Ask HN: Family startups - oliverrenner
Despite many people will say its a bad idea, i would love to start a company &#x2F; side project with my partner.
I am a contractor and can easily sustain both of us, while having enough time to to work on our own project.<p>Are there any success stories about that, or ideas where to start ?
======
mswen
Around 2010 I became acquainted with a married couple in their mid to late 60s
who were serial entrepreneurs together. They had built and grown a library
management software company in the 1980-2000 era. When they sold that company
off they could have retired but at some point they started a company that
combined web scraping and semantic enhancement sold enhanced organized data to
various companies to incorporate into their own corporate and customer
databases.

They were two of the smartest people that I have met in my business ventures.
What I loved is that they each recognized and honored their partner's
strengths. Peter was very strong technically and Kate was the business
strategist, sales, marketing and deal maker. And, to my eyes they seemed
deeply in love and still enjoyed spending time together.

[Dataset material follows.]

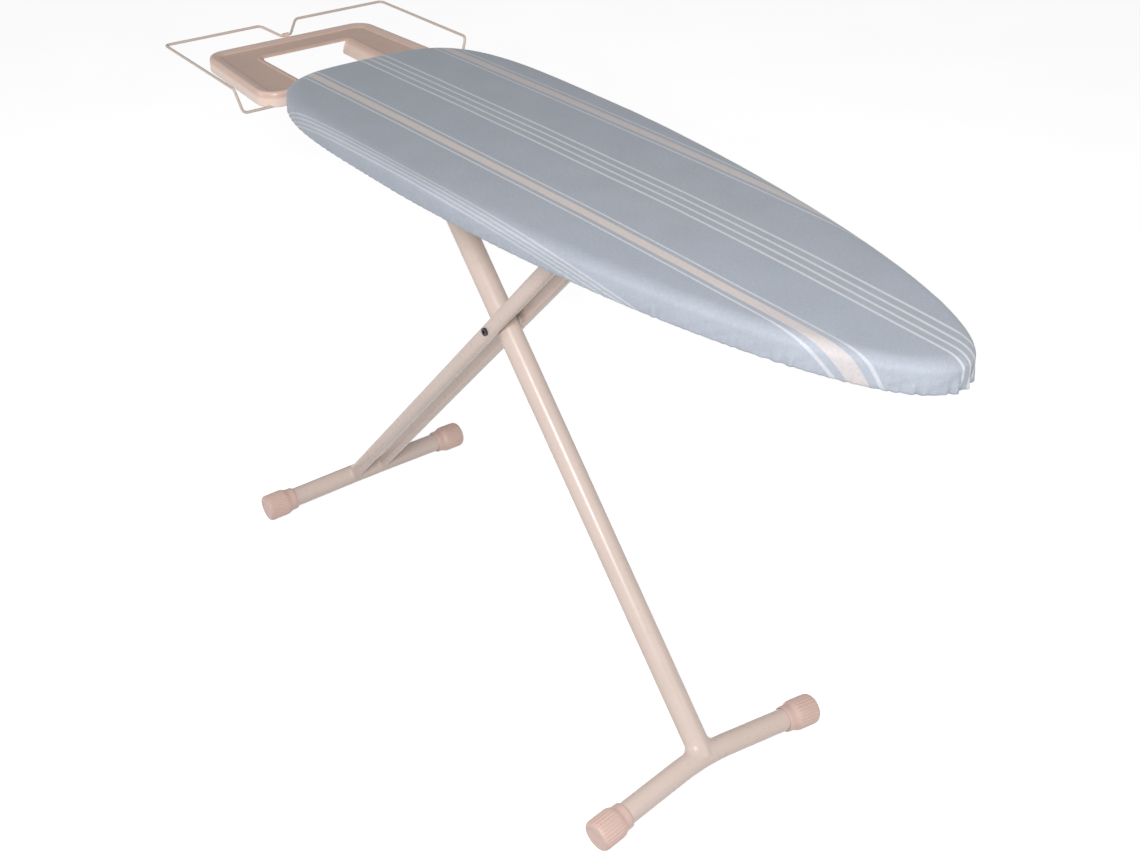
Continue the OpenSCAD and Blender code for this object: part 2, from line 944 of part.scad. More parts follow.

We almost found a way to do business together but they were at a different
phase in life. They were getting ready to sell their second business and were
psychologically getting ready to move money into more stable investments
rather than another start-up.

As Peter and Kate demonstrated it can work wonderfully to mix business and
personal relationships. However, most people find that the combination is just
too stressful. I love my wife but have no sense that we could be a Peter and
Kate.

My advice is that if you do work together you need to make sure that each
partner brings something to the business that is vital, is in their competency
zone and that they enjoy doing.

------
mattbgates
Plenty of husbands and wives are in business together. If you have a good
relationship with family and/or friends, than that is a good start, but just
be sure define each other's roles in the startup are and everyone is
contributing equally.